Fansplaining involves criticism of fandom as well as celebration of it. A lot of times our experiences as hosts are beside the point. When Elizabeth said she thought we needed to do a big quadruple episode and address racism in Star Wars fandom, my stomach sank. Star Wars was my jam. I wept at the new movies. I owned a whole bookshelf of extended universe novels at one point. I didn’t want to look at how the fandom was flailing (and failing). But she was right. And my feelings were beside the point.
Still, it’s impossible to set aside everything you feel.
Are we really negative about comics on Fansplaining? I can’t tell. Or, I can: I combed through every time we’ve discussed them, and was satisfied that we weren’t. But then I got to the end and had another email from another listener saying that we were. I know from experience that perceptions are untrustworthy. My perceptions are untrustworthy. Relying on your gut means you get things wrong.

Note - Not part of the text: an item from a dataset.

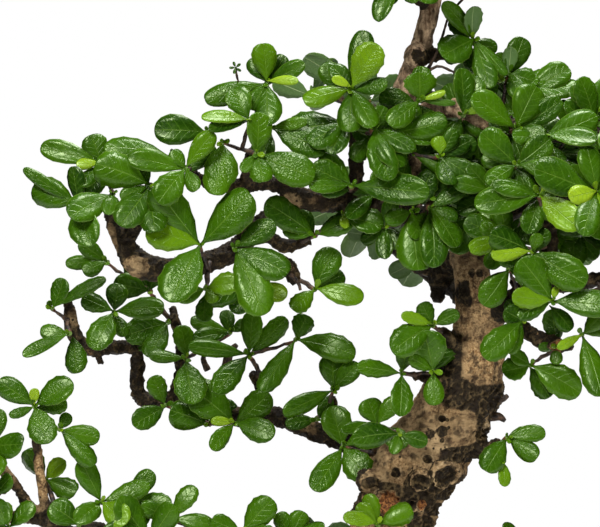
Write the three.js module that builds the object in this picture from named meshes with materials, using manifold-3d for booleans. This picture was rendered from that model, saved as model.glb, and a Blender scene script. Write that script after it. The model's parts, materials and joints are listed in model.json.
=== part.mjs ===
// Fukien tea bonsai in its pot: a grown tree with crooked branches and glossy spoon-shaped leaves.
// Millimetres, +Z up. The origin is on the ground under the middle of the whole object.
// X runs to the right and Y away, as the tree is seen from its front.
import * as THREE from "three";
import { mergeVertices } from "three/addons/utils/BufferGeometryUtils.js";
import Module from "manifold-3d";

const wasm = await Module();
wasm.setup();

// Driving dimensions
const GAP = 0.3;
const SHORTEST_EDGE = 0.1;
const SAME_POINT = 1e-4;
const POT = {
  length: 220, depth: 160, height: 58, corner: 34, cornerSteps: 2, wall: 8, floor: 8, taper: 0.9,
};
const LIP = { reach: 5, height: 11, lap: 2 };
const FOOT = { length: 34, depth: 26, height: 8, inset: 24, lap: 1 };
const DRAIN = { radius: 8, spacing: 90, sides: 12 };
const SCREEN = { side: 27, thick: 1.2, opening: 8, pitch: 12 };
const SOIL = { belowRim: 7, mound: 10, spread: 0.75, overlap: 5, outlinePoints: 14, rings: 2 };
const TREE_SHIFT = new THREE.Vector3(0, -6, 0);
const TRUNK_SIDES = 9;
const BARK_RELIEF = 0.05;
const ROUTE_TOLERANCE = 0.9;
const ROOT_RING = 2;
const KNOB_SWELL = 1.3;
const STEM = {
  sides: 4, forkSides: 3, foot: 1.3, neck: 0.9, bud: 1.5, budLength: 2.1, sunk: 0.4,
  knotHeight: 1.8, knotRoom: 1.2, clear: 0.5, ownWood: 2.5, pull: 0.35,
  stepLength: 18, mostSteps: 3, checks: 12, attempts: 40, swayStep: 0.45,
};
const FORK_SHARES = [0.1, 0.3, 0.5, 0.7];
const LEAF = {
  halfRib: 0.5, fold: 0.2, lift: 22, liftSpread: 8, roll: 14, droop: 0.11, layer: 0.3, stalk: -0.3,
  longestStretch: 1.3, shortLength: 17,
  smallest: 13.6, smallCrossing: 0.1, mostCrossing: 1.2,
};
const ROSETTE = { length: 20, width: 10.5, sizeSpread: 0.18, lift: 32, turn: 137.5 };
const LEAF_MARGIN = { width: 0.7, rib: 0.25 };
const SEED = 20807;

// Colours read from the look of each material
const COLOUR = {
  bark: "#a58a68", leaf: "#3f7a1c", pot: "#5b4638", soil: "#3b2e25", screen: "#202422",
};

// Routes of the wood: each point is x, y, z and the radius there.
const WOOD = {
  "trunk": [
    [18, 0, 34, 20], [18, 0, 43, 22], [20, 0, 55, 23], [22, 1, 64, 20.5], [25, 2, 76, 18],
    [28, 2, 90, 17], [32, 2, 103, 17], [35, 2, 115, 17.2], [39, 2, 126, 17.4], [45, 2, 138, 18.6],
    [54, 2, 151, 17.6], [61, 1, 163, 16.8], [66, 0, 175, 16], [69, -1, 186, 13.6], [71, -2, 196, 11.2],
    [70, -3, 208, 9.2], [68, -4, 220, 7.8], [65, -3, 231, 7], [60, 0, 242, 6.4], [52, 3, 253, 5.9],
    [43, 5, 263, 5.7], [38, 6, 274, 5.5], [37, 6, 288, 5.3], [41, 5, 301, 4.9], [46, 3, 315, 4.5],
    [50, 1, 330, 4.2], [53, 0, 346, 3.8], [53, -2, 362, 3.2], [49, -2, 376, 2.4]
  ],
  "upperLeft": [
    [62, 0, 235, 5.6], [49, -3, 242, 5.2], [36, -5, 246, 5], [21, -7, 250, 4.8], [6, -9, 251, 4.6],
    [-3, -11, 252, 4.4], [-11, -13, 257, 3.7], [-19, -14, 259, 3.3], [-26, -15, 258, 3.1],
    [-39, -17, 258, 2.7], [-49, -20, 263, 2]
  ],
  "upperLeftLow": [
    [-8, -10, 251, 4.2], [-20, -8, 242, 4.4], [-31, -8, 231, 4.6], [-44, -10, 225, 4.6],
    [-58, -12, 223, 4.8], [-71, -14, 225, 6], [-76, -15, 234, 5], [-81, -16, 243, 3.8],
    [-82, -17, 251, 2.6]
  ],
  "upperLeftFork": [
    [-77, -15, 234, 4.2], [-73, -18, 244, 3.8], [-68, -20, 254, 3], [-66, -21, 259, 2.2]
  ],
  "crestRiser": [
    [-25, -15, 257, 2.8], [-26, -16, 265, 2.6], [-22, -14, 277, 2.2], [-20, -13, 288, 1.7]
  ],
  "ridgeRiser": [
    [14, -8, 250, 3.2], [19, -9, 261, 3], [19, -8, 272, 2.6], [17, -7, 285, 2]
  ],
  "underTwig": [
    [-29, -8, 232, 3.2], [-20, -7, 237, 2.8], [-10, -5, 232, 2.8], [0, -5, 235, 2]
  ],
  "dropTwig": [
    [-31, -8, 231, 3.2], [-20, -5, 225, 2.8], [-10, -3, 224, 3.2], [-6, -3, 216, 3]
  ],
  "lowerLeft": [
    [40, 8, 134, 6.6], [29, 12, 141, 5.4], [15, 16, 147, 4.6], [2, 20, 151, 4.6], [-11, 24, 156, 4.2],
    [-22, 27, 157, 4], [-31, 28, 156, 4.2], [-38, 31, 161, 3.6], [-48, 34, 164, 3.3],
    [-62, 36, 163, 3.3], [-73, 37, 163, 4.2], [-75, 36, 173, 4], [-75, 34, 184, 3.2],
    [-84, 32, 186, 2.8], [-94, 30, 185, 3], [-101, 28, 191, 3.2], [-103, 26, 201, 3],
    [-104, 25, 208, 1.8]
  ],
  "lowerRiser": [
    [-21, 27, 157, 2.6], [-21, 27, 167, 2.4], [-25, 26, 176, 1.9]
  ],
  "lowerRiserLeft": [
    [-58, 35, 164, 2.8], [-56, 36, 179, 2.4], [-57, 37, 191, 2.4], [-60, 38, 203, 1.8]
  ],
  "lowerRiserRight": [
    [10, 17, 148, 2.6], [10, 16, 160, 2.4], [10, 15, 167, 1.8]
  ],
  "bottomLeft": [
    [26, 0, 82, 8], [14, -5, 91, 6.6], [1, -10, 92, 5.8], [-12, -14, 100, 5.4], [-25, -16, 99, 5],
    [-37, -17, 105, 4.8], [-50, -19, 103, 4.4], [-62, -20, 109, 4.2], [-76, -22, 108, 4],
    [-88, -23, 115, 3.8], [-99, -24, 113, 3.6], [-110, -25, 120, 3.4], [-124, -26, 121, 2.8],
    [-136, -26, 118, 1.8]
  ],
  "bottomPost": [
    [-108, -25, 118, 3.2], [-110, -25, 128, 2.8], [-112, -25, 141, 2.7], [-113, -24, 153, 2.4],
    [-114, -24, 164, 1.5]
  ],
  "bottomLeftFork": [
    [-112, -25, 120, 2.6], [-119, -22, 129, 2.4], [-127, -20, 140, 2.2], [-136, -18, 147, 1.6]
  ],
  "rightLow": [
    [71, -4, 200, 7], [82, -12, 208, 5.4], [93, -20, 216, 4.6], [106, -26, 218, 3.9],
    [120, -30, 220, 3.2], [134, -32, 224, 2.2]
  ],
  "rightLowTwig": [
    [80, -10, 207, 3.4], [89, -18, 198, 3.2], [97, -24, 194, 3.2], [108, -28, 192, 2]
  ],
  "rightUp": [
    [93, -20, 215, 3.8], [98, -26, 228, 3.4], [98, -30, 241, 3], [94, -33, 251, 2.2]
  ],
  "rightTop": [
    [38, 5, 279, 5], [48, -2, 287, 5], [60, -8, 290, 4.4], [74, -14, 284, 3.8], [91, -16, 280, 3.2],
    [108, -16, 277, 2.6], [125, -16, 272, 2]
  ],
  "rightMid": [
    [65, -4, 230, 5.4], [74, -12, 240, 4.2], [85, -20, 248, 3.4], [103, -24, 254, 2.8],
    [118, -26, 256, 2]
  ],
  "topRight": [
    [45, 3, 311, 3.4], [54, 2, 312, 2.8], [63, 1, 313, 2]
  ],
  "deadStub": [
    [64, 2, 227, 5], [58, 12, 222, 5.6], [49, 16, 221, 3.4], [40, 18, 224, 1.2]
  ],
  "deadStubEnd": [
    [57, 12, 222, 5.4], [55, 14, 215, 4.6], [54, 14, 207, 2.2]
  ],
  "trunkTwigUpper": [
    [64, -8, 188, 4.4], [58, -12, 194, 3], [54, -14, 198, 1.8]
  ],
  "trunkTwigLower": [
    [61, -8, 174, 3.8], [51, -14, 177, 2.4], [42, -16, 179, 1.6]
  ],
  "trunkTwigRight": [
    [68, -6, 148, 5.6], [74, -9, 147, 3.2], [79, -11, 151, 1.8]
  ],
  "backLeft": [
    [70, -2, 207, 6], [63, 20, 211, 4.2], [51, 40, 218, 3.4], [36, 56, 228, 2.8], [19, 64, 238, 2]
  ],
  "backRight": [
    [68, -3, 221, 5], [79, 22, 230, 3.8], [94, 42, 238, 3], [111, 58, 243, 2]
  ],
  "backTopLeft": [
    [37, 6, 281, 4.4], [29, 28, 286, 3.4], [18, 46, 292, 2.6], [4, 58, 296, 1.8]
  ],
  "backTopRight": [
    [40, 5, 296, 4.1], [49, 26, 294, 3.2], [66, 44, 290, 2.6], [86, 56, 287, 1.8]
  ],
  "backLow": [
    [32, 4, 101, 6.4], [27, 26, 99, 4.6], [19, 42, 91, 3.6], [4, 54, 88, 2.4]
  ],
  "lowRight": [
    [30, 0, 92, 6.4], [42, 5, 97, 4.8], [52, 8, 94, 4], [63, 12, 97, 3.4], [76, 16, 92, 2.8],
    [85, 18, 95, 2]
  ],
  "apexLeft": [
    [50, 1, 330, 3.6], [41, -4, 342, 2.8], [28, -10, 350, 1.8]
  ],
  "apexRight": [
    [53, 0, 345, 3.2], [63, 2, 353, 2.4], [75, 6, 356, 1.6]
  ],
  "apexBack": [
    [52, 1, 337, 3.2], [56, 16, 343, 2.6], [55, 30, 349, 2.2], [58, 42, 354, 1.6]
  ],
};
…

I resent that I feel obligated to write this post. I don’t want to talk about how easily intimidated I am. I don’t want to talk about my life as a teenager, when everything to do with gender felt momentous. And I don’t want to have my voice, as an upper middle class white person who isn’t usually visibly non-binary, be the voice that’s heard on this subject, when our interviewees on Fansplaining have surely been speaking from experiences of racism as well. But I guess I’m writing it anyway.
I don’t know how to unpick this knot. I don’t want to be unfair, but I don’t know how to be “neutral,” not in the podcast that Elizabeth and I manage to produce by the skin of our teeth around everything else in our lives. If it were my job I could do it. But I already have a job, and I do have to be neutral there, and I can’t do it any more than I already do.
There’s no answers here, but maybe there’s something useful.